• _Work to do_:
Output the lines below exactly, please, from the first line until the line with "arm_len = 350; // [250:5:420]", counting both.

* * * * *

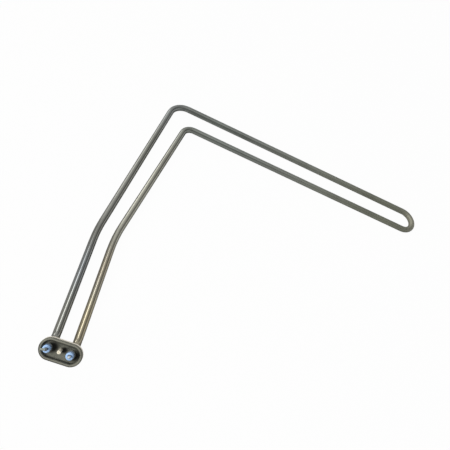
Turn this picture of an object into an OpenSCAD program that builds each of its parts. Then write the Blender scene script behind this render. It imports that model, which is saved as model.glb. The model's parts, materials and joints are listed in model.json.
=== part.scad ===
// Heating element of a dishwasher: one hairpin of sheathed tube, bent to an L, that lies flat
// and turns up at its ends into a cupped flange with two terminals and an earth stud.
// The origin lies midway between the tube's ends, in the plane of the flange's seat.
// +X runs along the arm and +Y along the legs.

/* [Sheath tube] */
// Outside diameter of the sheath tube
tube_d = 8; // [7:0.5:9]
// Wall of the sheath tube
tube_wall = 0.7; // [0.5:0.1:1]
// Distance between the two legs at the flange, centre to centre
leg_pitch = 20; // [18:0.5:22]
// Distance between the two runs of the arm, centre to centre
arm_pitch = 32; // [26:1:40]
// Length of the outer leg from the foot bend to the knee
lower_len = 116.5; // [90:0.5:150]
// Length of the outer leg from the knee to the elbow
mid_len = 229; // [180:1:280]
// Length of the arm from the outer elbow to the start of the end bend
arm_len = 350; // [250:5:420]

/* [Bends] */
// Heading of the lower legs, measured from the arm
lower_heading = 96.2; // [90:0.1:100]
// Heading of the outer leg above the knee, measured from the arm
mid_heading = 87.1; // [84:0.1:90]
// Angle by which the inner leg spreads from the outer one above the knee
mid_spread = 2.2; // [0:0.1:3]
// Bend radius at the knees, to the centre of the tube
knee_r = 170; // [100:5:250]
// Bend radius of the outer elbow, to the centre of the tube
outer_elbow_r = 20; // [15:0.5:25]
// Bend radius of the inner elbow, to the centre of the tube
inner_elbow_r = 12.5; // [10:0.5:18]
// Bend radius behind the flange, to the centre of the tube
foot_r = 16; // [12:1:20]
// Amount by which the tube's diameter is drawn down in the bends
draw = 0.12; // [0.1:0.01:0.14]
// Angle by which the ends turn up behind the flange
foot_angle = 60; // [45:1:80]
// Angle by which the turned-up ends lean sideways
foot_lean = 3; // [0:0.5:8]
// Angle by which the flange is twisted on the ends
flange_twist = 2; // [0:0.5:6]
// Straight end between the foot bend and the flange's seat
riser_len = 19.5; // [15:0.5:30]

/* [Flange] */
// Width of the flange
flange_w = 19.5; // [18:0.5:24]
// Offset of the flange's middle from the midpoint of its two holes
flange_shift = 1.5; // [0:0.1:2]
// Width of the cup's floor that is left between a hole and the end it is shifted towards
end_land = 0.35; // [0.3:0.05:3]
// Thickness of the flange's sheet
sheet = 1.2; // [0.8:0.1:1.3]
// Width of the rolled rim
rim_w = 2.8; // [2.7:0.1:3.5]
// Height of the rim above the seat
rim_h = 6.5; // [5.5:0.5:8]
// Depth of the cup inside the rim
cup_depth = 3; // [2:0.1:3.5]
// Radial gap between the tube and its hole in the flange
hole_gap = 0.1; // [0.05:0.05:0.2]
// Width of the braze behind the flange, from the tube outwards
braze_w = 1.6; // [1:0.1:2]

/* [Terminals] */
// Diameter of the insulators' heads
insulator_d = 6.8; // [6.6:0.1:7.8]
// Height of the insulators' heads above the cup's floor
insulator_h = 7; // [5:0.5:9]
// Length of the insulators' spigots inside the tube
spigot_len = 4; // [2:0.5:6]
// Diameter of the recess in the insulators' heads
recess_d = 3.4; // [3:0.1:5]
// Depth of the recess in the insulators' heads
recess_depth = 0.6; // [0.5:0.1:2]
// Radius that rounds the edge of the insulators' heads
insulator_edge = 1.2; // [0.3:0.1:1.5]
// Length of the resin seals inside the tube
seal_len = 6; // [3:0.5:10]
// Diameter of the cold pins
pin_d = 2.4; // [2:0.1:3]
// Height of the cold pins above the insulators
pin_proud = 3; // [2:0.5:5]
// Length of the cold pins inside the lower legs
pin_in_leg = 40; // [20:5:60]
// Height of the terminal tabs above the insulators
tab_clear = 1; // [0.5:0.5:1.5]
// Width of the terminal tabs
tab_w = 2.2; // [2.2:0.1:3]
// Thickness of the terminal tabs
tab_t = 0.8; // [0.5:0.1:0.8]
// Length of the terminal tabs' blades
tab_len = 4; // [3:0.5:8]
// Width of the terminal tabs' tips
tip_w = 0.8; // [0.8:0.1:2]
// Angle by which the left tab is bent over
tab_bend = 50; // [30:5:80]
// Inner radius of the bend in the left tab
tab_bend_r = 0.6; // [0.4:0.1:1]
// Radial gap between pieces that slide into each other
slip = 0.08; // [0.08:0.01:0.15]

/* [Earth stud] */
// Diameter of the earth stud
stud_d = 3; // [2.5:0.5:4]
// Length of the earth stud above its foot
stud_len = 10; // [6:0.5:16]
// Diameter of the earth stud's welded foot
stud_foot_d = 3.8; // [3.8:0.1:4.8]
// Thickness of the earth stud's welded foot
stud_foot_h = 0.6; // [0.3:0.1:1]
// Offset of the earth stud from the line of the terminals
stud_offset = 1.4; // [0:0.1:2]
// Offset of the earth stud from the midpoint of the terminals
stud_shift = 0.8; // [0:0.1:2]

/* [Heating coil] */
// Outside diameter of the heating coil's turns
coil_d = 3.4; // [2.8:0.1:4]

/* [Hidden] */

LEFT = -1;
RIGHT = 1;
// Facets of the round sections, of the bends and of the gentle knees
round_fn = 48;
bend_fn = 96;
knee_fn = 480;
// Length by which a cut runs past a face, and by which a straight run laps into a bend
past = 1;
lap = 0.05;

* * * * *

• _Answer to this task_:
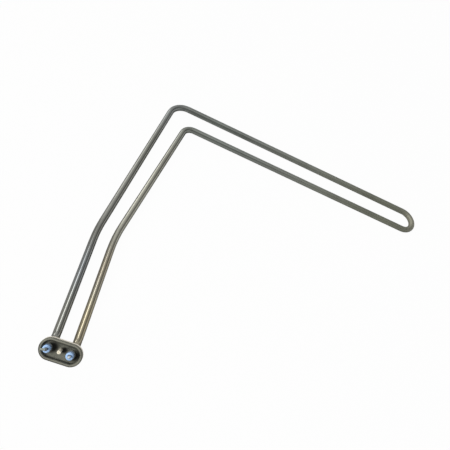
Turn this picture of an object into an OpenSCAD program that builds each of its parts. Then write the Blender scene script behind this render. It imports that model, which is saved as model.glb. The model's parts, materials and joints are listed in model.json.
=== part.scad ===
// Heating element of a dishwasher: one hairpin of sheathed tube, bent to an L, that lies flat
// and turns up at its ends into a cupped flange with two terminals and an earth stud.
// The origin lies midway between the tube's ends, in the plane of the flange's seat.
// +X runs along the arm and +Y along the legs.

/* [Sheath tube] */
// Outside diameter of the sheath tube
tube_d = 8; // [7:0.5:9]
// Wall of the sheath tube
tube_wall = 0.7; // [0.5:0.1:1]
// Distance between the two legs at the flange, centre to centre
leg_pitch = 20; // [18:0.5:22]
// Distance between the two runs of the arm, centre to centre
arm_pitch = 32; // [26:1:40]
// Length of the outer leg from the foot bend to the knee
lower_len = 116.5; // [90:0.5:150]
// Length of the outer leg from the knee to the elbow
mid_len = 229; // [180:1:280]
// Length of the arm from the outer elbow to the start of the end bend
arm_len = 350; // [250:5:420]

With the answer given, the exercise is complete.